To promote the development of smart cities, the government has launched measures to encourage businesses to develop digital infrastructure and improve the skills of their workforce.
"Smart city development will also focus on sustainability, so residents have a clean environment, clean energy and good quality of life. Hence, public cooperation is very important,” he added.
Metropolitan Electricity Authority (MEA) deputy governor Jaturong Suriyasin said a smart grid was necessary for a smart city.
He added that MEA’s mission is to meet rising demands and ensure that quality and stability is maintained to ensure confidence among users. He also said that power cables are now being laid underground and modern power systems developed to support fast-moving digital disruption.
He added that MEA also has several ongoing projects to produce and consume power in eco-friendly ways, such as building smart grids, solar rooftops and promoting electric vehicles.
“In the future, solar panels will be installed on the roof of every house to enable people to generate and sell electricity,” he said.
"The Cabinet on August 24 approved the use of electric vehicles [EVs] by all government agencies from next year. The project will start with agencies located in the capital.”
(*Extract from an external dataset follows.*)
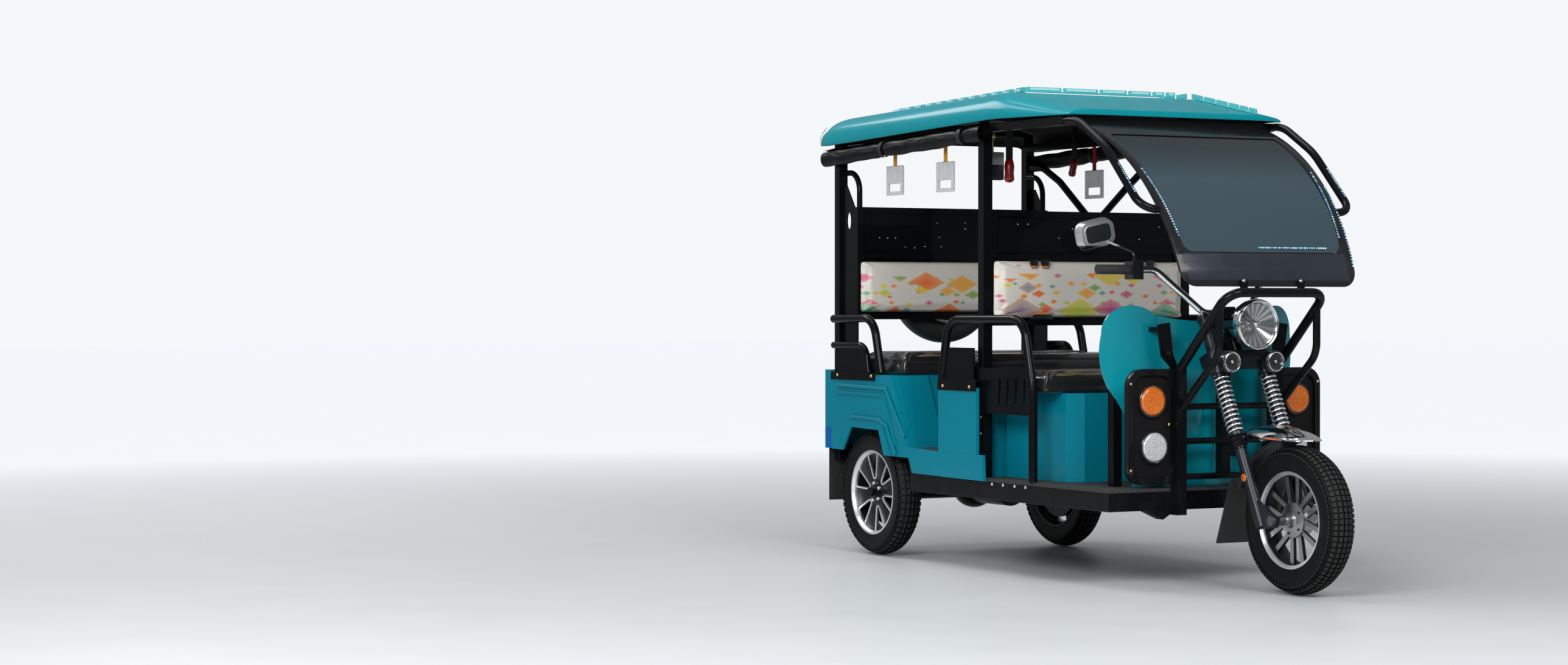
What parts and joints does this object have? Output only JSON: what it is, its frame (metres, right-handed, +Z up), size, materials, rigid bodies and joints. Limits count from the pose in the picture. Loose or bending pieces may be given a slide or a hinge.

Jaturong added that MEA plans to set up charging stations across Bangkok, Nonthaburi and Samut Prakan next year to encourage people to use EVs.
He added that the agency will also help set up EV chargers in people’s homes if they want.
Meanwhile, Digital Government Development Agency (DGA) president Supot Tiarawut said the agency was working on digitising government services from three aspects – eservices, data sharing and staff development.
He added that DGA has launched an “open government data” website that provides information on different subjects like road accidents, population and other statistics.
Power of change
Assoc Prof Wisanu Subsompon, vice president of Chulalongkorn University’s Property and Innovation Management, said smart cities aim to improve people’s lives, so focusing on residents’ demands is necessary.
“Many factors can improve life, such as transportation, clean energy, environment and recreation,” he said.
“These factors directly affect us, so we have to find out how we can improve them so they are more convenient and can improve our quality of life.”
Samyan smart city, he said, still has a long way to go even though it is in the heart of Bangkok with Chulalongkorn University, schools, offices, residences and shopping malls in the vicinity.
“We may not have to apply high technology to our smart cities, but we should apply technology that meets people’s demands,” he said.
He added that apart from innovations and cooperation between public and private sectors, studying smart cities overseas is also important, so similar systems can be applied and Thai smart cities can become internationally well-known.